Give back the whole listing exactly as shown.

*** Supplied material

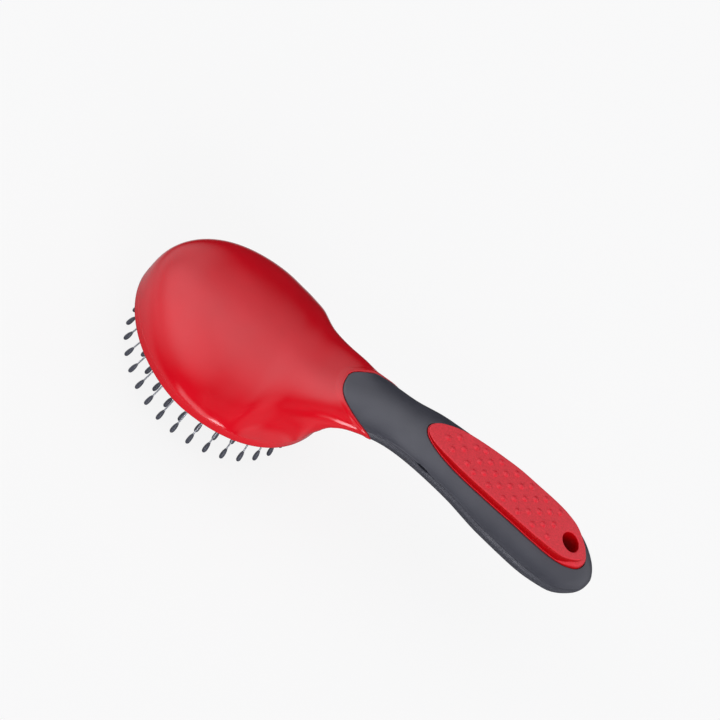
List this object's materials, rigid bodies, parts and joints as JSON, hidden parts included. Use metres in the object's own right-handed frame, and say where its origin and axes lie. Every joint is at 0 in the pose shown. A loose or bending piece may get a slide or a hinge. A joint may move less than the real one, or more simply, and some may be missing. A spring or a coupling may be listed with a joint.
{
  "type": "bristle brush",
  "caption": "Oval pin brush for grooming: glossy red back and frame, dark soft grip with a red pimpled thumb insert and a hanging hole, wire pins with drop-shaped tips.",
  "frame": {"origin": "middle of the length and width at the height of the pin tips", "axes": "+X from the head to the tail, +Y across the head, +Z from the pin tips out of the back"},
  "size_m": [0.2254, 0.0904, 0.0672],
  "materials": {
    "shell": "glossy",
    "cushion": "satin",
    "pins": "satin",
    "grip": "matte",
    "insert": "matte"
  },
  "bodies": {
    "brush": {"back_shell": "shell", "front_frame": "shell", "air_cushion": "cushion", "grip_upper": "grip", "grip_lower": "grip", "thumb_insert": "insert"},
    "pin_bed": {"pin_field_front": "pins", "pin_field_middle": "pins", "pin_field_rear": "pins"}
  },
  "joints": [
    {"name": "pins_press_in", "type": "slide", "parent": "brush", "child": "pin_bed", "axis": [0, 0, 1], "range_m": [0, 0.003], "stiffness_N_per_m": 4000, "deforming": ["air_cushion"]}
  ]
}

******

| Task solution |
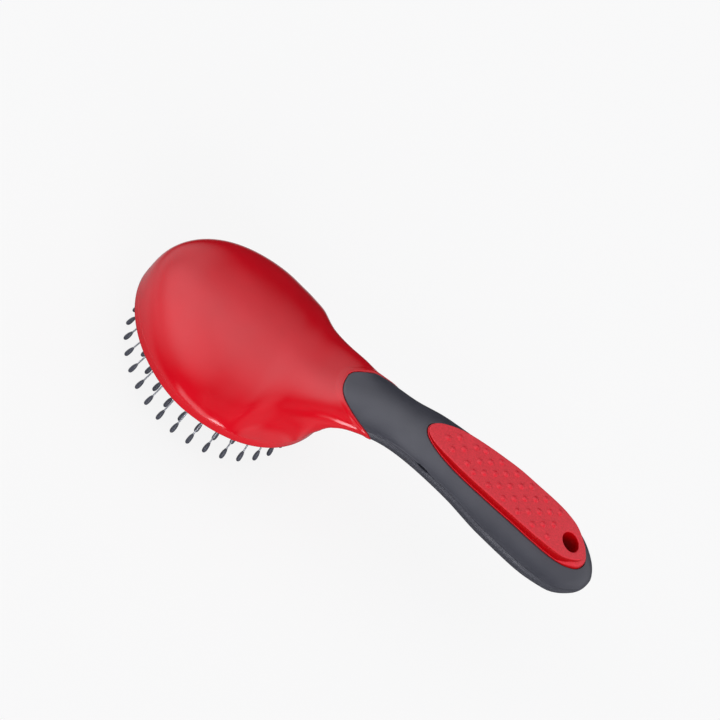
List this object's materials, rigid bodies, parts and joints as JSON, hidden parts included. Use metres in the object's own right-handed frame, and say where its origin and axes lie. Every joint is at 0 in the pose shown. A loose or bending piece may get a slide or a hinge. A joint may move less than the real one, or more simply, and some may be missing. A spring or a coupling may be listed with a joint.
{
  "type": "bristle brush",
  "caption": "Oval pin brush for grooming: glossy red back and frame, dark soft grip with a red pimpled thumb insert and a hanging hole, wire pins with drop-shaped tips.",
  "frame": {"origin": "middle of the length and width at the height of the pin tips", "axes": "+X from the head to the tail, +Y across the head, +Z from the pin tips out of the back"},
  "size_m": [0.2254, 0.0904, 0.0672],
  "materials": {
    "shell": "glossy",
    "cushion": "satin",
    "pins": "satin",
    "grip": "matte",
    "insert": "matte"
  },
  "bodies": {
    "brush": {"back_shell": "shell", "front_frame": "shell", "air_cushion": "cushion", "grip_upper": "grip", "grip_lower": "grip", "thumb_insert": "insert"},
    "pin_bed": {"pin_field_front": "pins", "pin_field_middle": "pins", "pin_field_rear": "pins"}
  },
  "joints": [
    {"name": "pins_press_in", "type": "slide", "parent": "brush", "child": "pin_bed", "axis": [0, 0, 1], "range_m": [0, 0.003], "stiffness_N_per_m": 4000, "deforming": ["air_cushion"]}
  ]
}